### Problem to work on
Repeat the lines of the data that follow, please, starting at the first and stopping after the one with "clear satin varnish.".

### Collected material
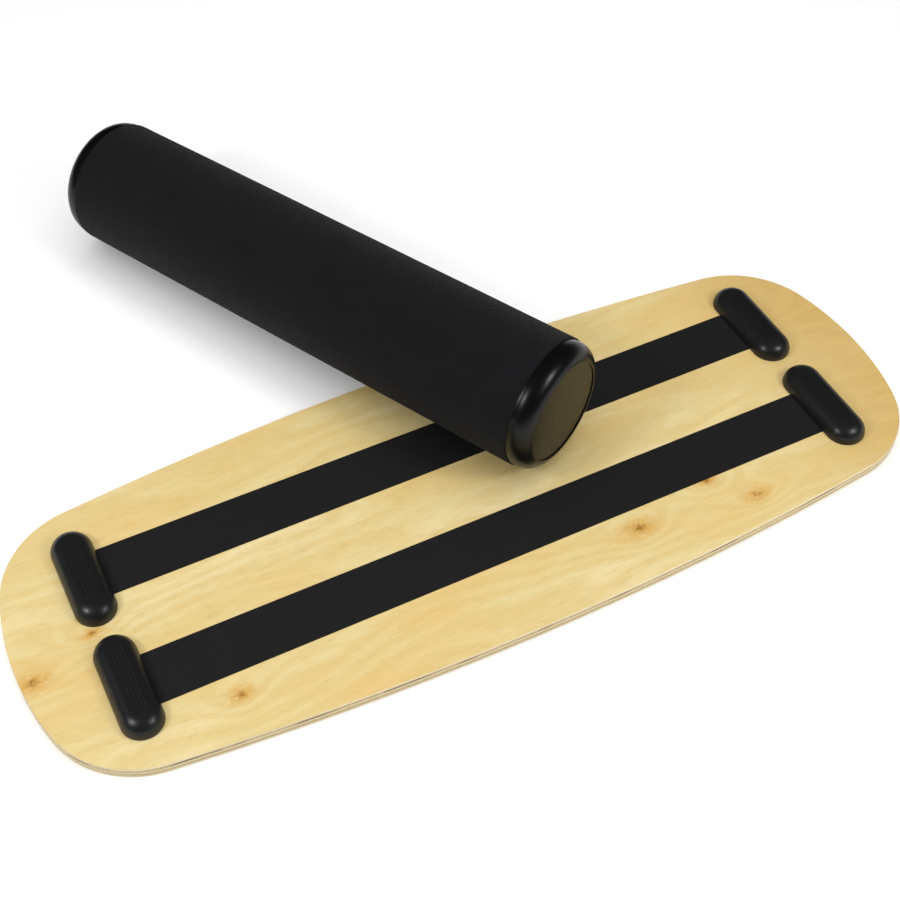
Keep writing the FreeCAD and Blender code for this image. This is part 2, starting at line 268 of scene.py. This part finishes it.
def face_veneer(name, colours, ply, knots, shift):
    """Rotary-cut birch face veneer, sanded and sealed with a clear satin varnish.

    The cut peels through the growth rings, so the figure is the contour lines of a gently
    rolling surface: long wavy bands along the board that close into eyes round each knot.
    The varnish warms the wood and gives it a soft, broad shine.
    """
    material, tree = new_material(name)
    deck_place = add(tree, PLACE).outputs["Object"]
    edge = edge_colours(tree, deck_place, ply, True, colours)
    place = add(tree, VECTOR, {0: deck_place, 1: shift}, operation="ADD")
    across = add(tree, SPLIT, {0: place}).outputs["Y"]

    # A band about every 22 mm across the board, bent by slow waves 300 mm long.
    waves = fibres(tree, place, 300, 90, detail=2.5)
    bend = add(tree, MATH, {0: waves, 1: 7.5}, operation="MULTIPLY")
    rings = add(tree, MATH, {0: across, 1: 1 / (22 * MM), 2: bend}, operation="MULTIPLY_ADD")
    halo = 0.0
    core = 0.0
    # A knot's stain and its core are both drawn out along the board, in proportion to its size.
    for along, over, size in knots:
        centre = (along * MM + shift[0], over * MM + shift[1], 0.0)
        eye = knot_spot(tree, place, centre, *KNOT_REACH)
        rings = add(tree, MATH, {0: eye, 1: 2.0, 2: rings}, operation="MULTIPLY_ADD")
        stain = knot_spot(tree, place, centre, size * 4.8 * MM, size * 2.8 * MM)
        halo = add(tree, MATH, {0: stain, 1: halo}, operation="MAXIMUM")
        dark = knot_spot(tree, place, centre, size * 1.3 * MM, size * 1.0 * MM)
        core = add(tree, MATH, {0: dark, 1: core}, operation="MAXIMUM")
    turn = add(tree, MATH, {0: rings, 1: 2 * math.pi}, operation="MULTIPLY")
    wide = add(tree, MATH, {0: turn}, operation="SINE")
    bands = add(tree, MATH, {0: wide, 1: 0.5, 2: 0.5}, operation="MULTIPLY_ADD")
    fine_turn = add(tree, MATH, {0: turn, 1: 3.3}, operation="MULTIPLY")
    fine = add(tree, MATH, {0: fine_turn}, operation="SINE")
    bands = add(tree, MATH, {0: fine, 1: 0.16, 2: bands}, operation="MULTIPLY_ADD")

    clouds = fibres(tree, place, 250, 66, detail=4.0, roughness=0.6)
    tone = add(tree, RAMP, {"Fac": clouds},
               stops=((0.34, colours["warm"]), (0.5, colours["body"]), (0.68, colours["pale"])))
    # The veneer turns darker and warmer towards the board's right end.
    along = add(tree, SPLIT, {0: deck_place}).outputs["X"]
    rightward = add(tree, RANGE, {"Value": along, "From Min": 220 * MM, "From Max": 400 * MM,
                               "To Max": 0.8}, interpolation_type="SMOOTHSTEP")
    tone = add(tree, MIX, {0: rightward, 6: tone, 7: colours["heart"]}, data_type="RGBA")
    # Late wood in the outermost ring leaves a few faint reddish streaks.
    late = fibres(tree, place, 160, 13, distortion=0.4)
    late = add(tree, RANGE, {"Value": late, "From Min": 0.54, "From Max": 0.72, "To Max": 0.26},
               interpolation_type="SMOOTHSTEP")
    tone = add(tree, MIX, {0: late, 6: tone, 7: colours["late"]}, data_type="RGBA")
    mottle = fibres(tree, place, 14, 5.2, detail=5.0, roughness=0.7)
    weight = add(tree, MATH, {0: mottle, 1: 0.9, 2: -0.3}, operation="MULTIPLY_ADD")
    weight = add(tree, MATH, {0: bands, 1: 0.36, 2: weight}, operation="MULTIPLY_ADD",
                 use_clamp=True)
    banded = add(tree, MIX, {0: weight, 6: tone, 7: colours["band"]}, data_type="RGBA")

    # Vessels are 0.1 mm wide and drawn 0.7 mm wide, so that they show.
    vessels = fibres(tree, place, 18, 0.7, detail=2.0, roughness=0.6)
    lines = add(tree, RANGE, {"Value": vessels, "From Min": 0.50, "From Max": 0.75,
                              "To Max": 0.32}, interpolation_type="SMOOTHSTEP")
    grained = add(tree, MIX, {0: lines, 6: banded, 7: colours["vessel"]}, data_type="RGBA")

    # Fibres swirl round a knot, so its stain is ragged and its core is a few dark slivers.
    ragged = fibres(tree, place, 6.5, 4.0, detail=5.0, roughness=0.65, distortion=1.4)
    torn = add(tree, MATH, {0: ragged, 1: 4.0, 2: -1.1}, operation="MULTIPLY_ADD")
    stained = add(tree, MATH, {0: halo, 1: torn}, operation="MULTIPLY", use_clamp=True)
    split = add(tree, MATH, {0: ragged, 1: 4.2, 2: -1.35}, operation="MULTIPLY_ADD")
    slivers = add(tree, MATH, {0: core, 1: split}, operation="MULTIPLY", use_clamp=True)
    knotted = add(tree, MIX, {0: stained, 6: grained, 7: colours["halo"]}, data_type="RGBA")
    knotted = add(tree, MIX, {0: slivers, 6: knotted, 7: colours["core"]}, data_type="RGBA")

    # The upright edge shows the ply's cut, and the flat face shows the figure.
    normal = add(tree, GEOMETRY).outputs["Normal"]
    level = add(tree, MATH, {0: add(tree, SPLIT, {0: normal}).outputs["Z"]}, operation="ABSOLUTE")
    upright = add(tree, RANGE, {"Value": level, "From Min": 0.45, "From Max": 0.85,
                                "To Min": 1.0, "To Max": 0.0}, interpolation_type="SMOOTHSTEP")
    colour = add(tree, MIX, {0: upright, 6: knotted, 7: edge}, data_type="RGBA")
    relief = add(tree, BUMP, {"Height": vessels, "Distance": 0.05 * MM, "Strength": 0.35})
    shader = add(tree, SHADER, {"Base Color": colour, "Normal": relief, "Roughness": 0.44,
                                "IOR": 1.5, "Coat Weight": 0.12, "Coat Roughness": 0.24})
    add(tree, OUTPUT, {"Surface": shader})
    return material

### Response
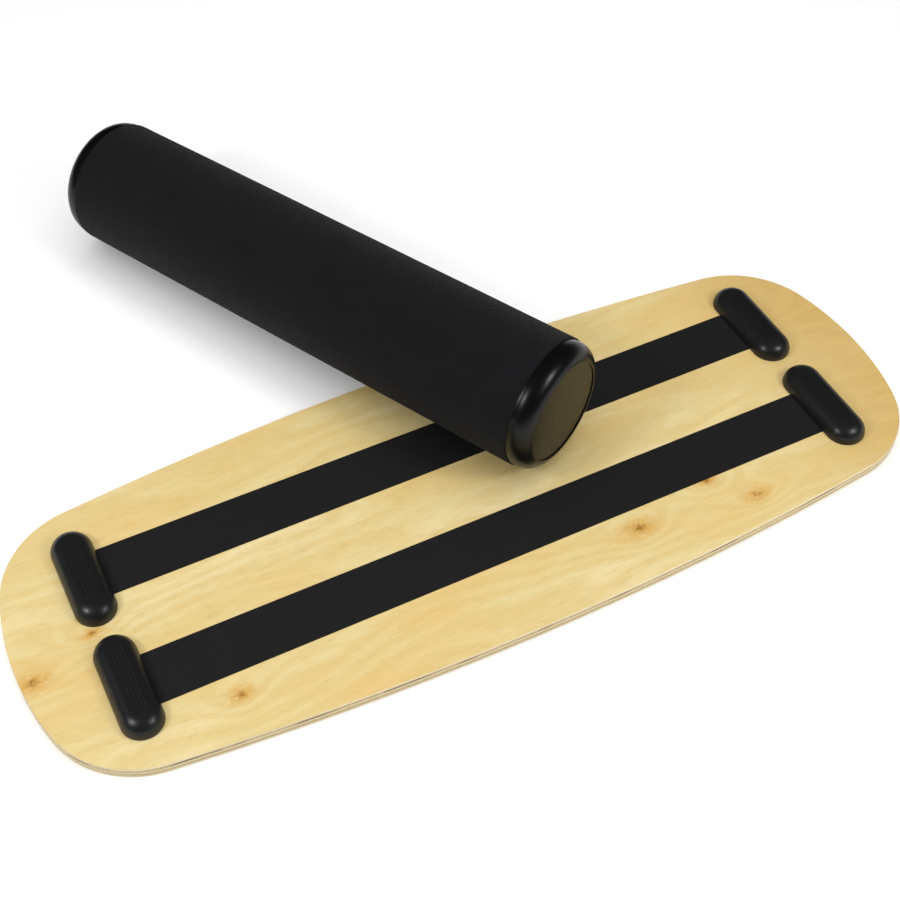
Keep writing the FreeCAD and Blender code for this image. This is part 2, starting at line 268 of scene.py. This part finishes it.
def face_veneer(name, colours, ply, knots, shift):
    """Rotary-cut birch face veneer, sanded and sealed with a clear satin varnish.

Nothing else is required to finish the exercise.